▶ Set task
Reproduce the material that follows, please, but only from its first line to the line containing "that is folded round their lower edge.", inclusive.

* start *

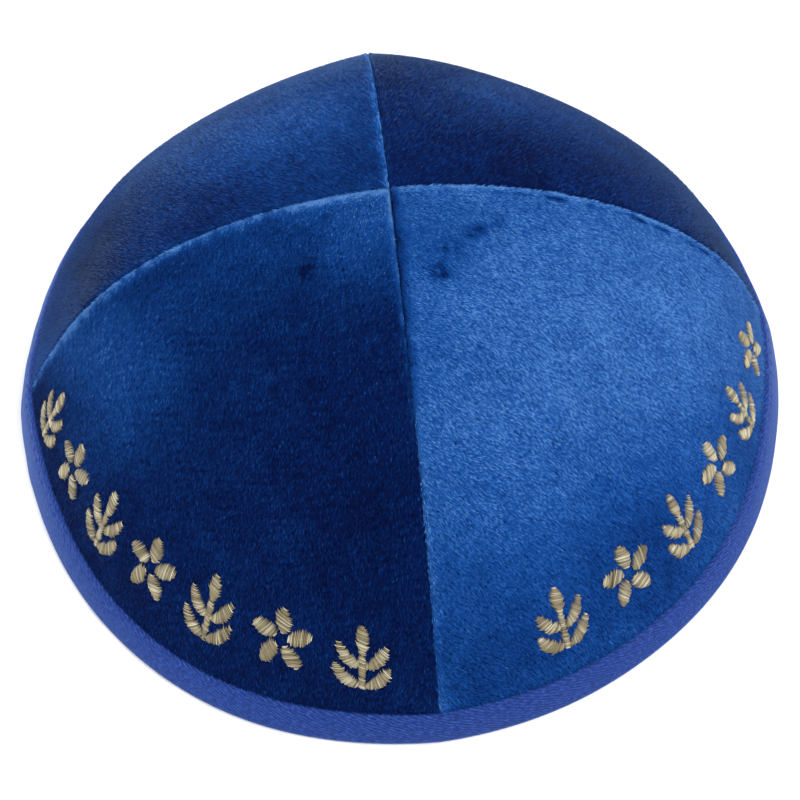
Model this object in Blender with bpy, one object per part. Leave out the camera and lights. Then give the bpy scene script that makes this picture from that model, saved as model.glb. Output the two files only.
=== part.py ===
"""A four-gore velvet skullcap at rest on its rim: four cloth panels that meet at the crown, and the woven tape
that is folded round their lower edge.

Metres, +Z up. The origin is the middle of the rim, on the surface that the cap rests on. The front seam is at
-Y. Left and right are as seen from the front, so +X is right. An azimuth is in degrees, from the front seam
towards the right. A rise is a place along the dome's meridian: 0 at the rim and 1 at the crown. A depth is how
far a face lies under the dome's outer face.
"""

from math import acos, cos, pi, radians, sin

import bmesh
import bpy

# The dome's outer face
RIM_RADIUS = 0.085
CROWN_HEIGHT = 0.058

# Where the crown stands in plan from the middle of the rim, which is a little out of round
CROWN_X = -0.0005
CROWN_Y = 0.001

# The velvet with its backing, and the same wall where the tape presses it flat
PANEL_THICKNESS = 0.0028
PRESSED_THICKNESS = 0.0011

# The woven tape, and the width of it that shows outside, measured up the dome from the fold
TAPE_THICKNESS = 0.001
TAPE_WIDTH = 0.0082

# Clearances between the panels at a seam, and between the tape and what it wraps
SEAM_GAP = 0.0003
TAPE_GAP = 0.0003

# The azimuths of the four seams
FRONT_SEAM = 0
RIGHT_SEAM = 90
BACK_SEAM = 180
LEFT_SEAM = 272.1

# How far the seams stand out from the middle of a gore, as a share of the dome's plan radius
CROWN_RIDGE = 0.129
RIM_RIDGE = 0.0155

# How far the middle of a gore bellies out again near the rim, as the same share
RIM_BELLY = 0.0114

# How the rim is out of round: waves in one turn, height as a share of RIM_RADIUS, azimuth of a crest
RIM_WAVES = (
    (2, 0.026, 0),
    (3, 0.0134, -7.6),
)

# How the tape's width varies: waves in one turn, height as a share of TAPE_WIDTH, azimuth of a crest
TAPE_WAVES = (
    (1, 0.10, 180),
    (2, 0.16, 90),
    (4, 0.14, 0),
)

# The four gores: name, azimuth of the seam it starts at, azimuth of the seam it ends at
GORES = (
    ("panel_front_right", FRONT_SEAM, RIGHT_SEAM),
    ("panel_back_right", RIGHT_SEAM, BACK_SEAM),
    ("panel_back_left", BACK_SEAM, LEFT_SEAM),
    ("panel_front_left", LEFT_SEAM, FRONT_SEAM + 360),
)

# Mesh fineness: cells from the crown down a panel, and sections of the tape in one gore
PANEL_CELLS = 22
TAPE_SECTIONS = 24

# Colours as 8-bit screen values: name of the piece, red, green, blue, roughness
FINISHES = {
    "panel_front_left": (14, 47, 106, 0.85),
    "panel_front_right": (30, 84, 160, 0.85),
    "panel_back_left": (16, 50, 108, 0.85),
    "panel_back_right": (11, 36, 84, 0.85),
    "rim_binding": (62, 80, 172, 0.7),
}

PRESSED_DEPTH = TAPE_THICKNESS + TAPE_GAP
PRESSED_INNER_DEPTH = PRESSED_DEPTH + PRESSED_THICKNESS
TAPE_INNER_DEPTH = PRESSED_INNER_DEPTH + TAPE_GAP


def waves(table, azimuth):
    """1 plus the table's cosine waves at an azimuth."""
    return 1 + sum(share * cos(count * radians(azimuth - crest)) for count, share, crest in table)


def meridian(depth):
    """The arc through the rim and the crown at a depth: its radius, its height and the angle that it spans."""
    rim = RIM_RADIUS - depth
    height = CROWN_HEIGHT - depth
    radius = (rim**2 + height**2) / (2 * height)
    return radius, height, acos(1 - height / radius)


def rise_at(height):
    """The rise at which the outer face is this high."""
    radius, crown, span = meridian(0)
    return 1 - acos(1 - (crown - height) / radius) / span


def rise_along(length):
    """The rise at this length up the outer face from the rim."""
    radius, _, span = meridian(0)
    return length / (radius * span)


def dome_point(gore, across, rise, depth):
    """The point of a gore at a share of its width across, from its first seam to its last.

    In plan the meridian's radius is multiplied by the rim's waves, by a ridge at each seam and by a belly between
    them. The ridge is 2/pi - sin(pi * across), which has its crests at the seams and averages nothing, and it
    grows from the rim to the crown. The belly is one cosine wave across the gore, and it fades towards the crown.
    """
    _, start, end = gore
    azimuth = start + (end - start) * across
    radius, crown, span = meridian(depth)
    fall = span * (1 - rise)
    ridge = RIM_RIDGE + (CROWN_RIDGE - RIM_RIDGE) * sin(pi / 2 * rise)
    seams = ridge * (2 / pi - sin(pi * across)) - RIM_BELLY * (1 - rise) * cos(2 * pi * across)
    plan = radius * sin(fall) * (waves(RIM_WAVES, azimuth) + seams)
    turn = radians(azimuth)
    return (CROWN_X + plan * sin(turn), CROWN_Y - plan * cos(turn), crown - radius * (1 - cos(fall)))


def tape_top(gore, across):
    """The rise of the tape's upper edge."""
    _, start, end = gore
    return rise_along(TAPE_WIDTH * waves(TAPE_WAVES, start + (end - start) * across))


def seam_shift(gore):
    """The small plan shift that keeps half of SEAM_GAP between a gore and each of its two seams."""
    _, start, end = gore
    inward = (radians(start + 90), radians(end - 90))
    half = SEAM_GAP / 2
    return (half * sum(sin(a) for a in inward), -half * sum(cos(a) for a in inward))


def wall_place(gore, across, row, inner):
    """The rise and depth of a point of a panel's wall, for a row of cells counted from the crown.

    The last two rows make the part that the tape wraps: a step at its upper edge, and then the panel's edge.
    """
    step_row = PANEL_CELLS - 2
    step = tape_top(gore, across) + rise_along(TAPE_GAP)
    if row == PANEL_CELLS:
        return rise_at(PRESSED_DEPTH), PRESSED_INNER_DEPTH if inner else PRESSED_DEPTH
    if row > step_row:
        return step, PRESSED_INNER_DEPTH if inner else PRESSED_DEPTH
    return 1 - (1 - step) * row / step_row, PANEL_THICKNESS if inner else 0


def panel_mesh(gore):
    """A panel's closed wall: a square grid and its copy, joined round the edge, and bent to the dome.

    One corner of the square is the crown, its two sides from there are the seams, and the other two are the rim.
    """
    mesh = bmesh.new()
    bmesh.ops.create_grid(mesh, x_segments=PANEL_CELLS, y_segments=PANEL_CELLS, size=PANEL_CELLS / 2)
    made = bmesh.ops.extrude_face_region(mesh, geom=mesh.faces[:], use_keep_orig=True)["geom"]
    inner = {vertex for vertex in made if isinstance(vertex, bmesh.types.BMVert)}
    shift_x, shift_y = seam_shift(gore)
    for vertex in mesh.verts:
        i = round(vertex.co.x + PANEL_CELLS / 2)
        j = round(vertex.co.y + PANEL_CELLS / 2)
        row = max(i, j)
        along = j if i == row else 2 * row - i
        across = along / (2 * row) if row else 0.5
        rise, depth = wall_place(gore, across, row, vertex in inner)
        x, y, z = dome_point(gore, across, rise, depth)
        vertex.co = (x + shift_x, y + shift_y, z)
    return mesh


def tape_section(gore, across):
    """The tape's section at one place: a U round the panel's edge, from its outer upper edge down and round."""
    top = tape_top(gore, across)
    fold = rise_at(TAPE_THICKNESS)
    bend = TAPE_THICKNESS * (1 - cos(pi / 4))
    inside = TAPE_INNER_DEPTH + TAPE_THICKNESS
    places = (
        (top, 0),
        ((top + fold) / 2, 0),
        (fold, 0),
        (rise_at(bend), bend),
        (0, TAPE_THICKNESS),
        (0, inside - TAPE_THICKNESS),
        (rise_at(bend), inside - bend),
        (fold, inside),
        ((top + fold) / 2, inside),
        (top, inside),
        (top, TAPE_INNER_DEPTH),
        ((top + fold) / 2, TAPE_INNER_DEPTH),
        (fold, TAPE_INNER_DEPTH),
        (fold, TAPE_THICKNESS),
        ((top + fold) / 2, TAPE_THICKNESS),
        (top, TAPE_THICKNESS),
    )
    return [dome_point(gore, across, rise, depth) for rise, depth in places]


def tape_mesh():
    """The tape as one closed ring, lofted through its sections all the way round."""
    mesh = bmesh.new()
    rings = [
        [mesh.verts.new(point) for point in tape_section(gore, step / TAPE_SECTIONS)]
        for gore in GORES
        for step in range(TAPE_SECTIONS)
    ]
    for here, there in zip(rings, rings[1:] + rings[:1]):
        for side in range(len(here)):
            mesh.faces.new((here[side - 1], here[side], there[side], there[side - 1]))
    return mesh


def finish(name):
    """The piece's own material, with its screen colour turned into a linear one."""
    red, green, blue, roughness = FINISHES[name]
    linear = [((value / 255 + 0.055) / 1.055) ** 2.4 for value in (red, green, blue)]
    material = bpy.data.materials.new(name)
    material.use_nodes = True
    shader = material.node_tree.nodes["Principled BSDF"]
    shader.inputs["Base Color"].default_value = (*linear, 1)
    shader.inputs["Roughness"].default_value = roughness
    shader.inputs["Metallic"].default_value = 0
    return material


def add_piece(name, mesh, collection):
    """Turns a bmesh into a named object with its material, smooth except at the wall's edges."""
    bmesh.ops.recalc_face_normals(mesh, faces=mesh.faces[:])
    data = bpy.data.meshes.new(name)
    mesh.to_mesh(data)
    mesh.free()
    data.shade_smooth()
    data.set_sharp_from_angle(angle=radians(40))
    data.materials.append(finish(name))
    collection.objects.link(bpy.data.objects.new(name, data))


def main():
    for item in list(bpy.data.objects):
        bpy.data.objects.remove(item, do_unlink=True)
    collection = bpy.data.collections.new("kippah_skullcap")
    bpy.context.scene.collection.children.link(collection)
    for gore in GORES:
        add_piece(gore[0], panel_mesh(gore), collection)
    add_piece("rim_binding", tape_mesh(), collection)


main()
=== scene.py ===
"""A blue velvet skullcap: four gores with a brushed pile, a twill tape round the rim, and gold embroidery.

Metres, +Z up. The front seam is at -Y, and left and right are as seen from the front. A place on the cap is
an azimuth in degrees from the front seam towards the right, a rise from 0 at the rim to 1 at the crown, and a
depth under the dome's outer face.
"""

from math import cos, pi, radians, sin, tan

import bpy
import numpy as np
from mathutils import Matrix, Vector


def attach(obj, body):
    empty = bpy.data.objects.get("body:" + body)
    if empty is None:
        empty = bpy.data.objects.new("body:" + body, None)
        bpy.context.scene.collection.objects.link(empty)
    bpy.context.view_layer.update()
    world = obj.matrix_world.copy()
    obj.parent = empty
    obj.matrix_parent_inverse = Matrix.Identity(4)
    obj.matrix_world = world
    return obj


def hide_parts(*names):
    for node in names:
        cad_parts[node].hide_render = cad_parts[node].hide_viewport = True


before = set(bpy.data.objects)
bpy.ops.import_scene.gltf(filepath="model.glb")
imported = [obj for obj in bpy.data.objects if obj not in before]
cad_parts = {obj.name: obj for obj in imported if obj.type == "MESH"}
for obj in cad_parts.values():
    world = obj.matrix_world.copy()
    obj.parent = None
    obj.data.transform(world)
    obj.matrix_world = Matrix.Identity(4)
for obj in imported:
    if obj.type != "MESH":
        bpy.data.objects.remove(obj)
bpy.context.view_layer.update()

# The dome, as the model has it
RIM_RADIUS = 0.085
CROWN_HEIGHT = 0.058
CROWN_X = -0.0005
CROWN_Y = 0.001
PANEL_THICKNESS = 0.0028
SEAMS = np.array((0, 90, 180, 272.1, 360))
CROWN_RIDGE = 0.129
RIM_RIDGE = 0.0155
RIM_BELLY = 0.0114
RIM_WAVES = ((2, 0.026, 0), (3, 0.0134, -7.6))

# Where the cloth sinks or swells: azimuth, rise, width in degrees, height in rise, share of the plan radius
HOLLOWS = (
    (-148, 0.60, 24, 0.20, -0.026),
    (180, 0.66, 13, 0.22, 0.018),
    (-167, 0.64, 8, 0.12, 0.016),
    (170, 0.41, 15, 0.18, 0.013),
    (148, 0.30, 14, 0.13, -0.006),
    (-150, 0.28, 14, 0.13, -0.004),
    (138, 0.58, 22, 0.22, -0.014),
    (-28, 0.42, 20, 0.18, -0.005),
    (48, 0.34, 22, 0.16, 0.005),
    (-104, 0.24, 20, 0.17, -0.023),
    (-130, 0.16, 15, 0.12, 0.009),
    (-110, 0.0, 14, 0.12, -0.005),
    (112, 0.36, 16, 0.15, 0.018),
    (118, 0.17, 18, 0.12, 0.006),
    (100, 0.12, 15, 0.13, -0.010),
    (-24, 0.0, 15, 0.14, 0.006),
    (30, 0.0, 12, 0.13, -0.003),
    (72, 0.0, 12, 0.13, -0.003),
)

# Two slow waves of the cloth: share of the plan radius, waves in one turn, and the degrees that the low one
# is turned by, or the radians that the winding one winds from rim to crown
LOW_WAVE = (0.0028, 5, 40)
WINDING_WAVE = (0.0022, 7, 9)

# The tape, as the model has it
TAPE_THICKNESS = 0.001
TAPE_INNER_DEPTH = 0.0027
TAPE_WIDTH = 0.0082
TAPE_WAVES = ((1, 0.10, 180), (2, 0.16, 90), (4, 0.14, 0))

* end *

▶ Result below
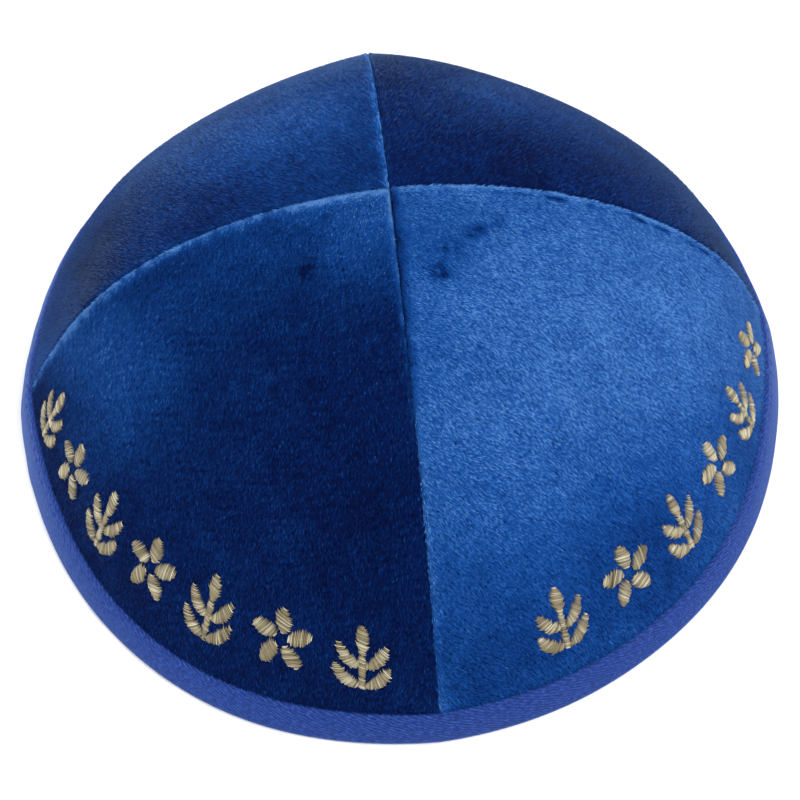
Model this object in Blender with bpy, one object per part. Leave out the camera and lights. Then give the bpy scene script that makes this picture from that model, saved as model.glb. Output the two files only.
=== part.py ===
"""A four-gore velvet skullcap at rest on its rim: four cloth panels that meet at the crown, and the woven tape
that is folded round their lower edge.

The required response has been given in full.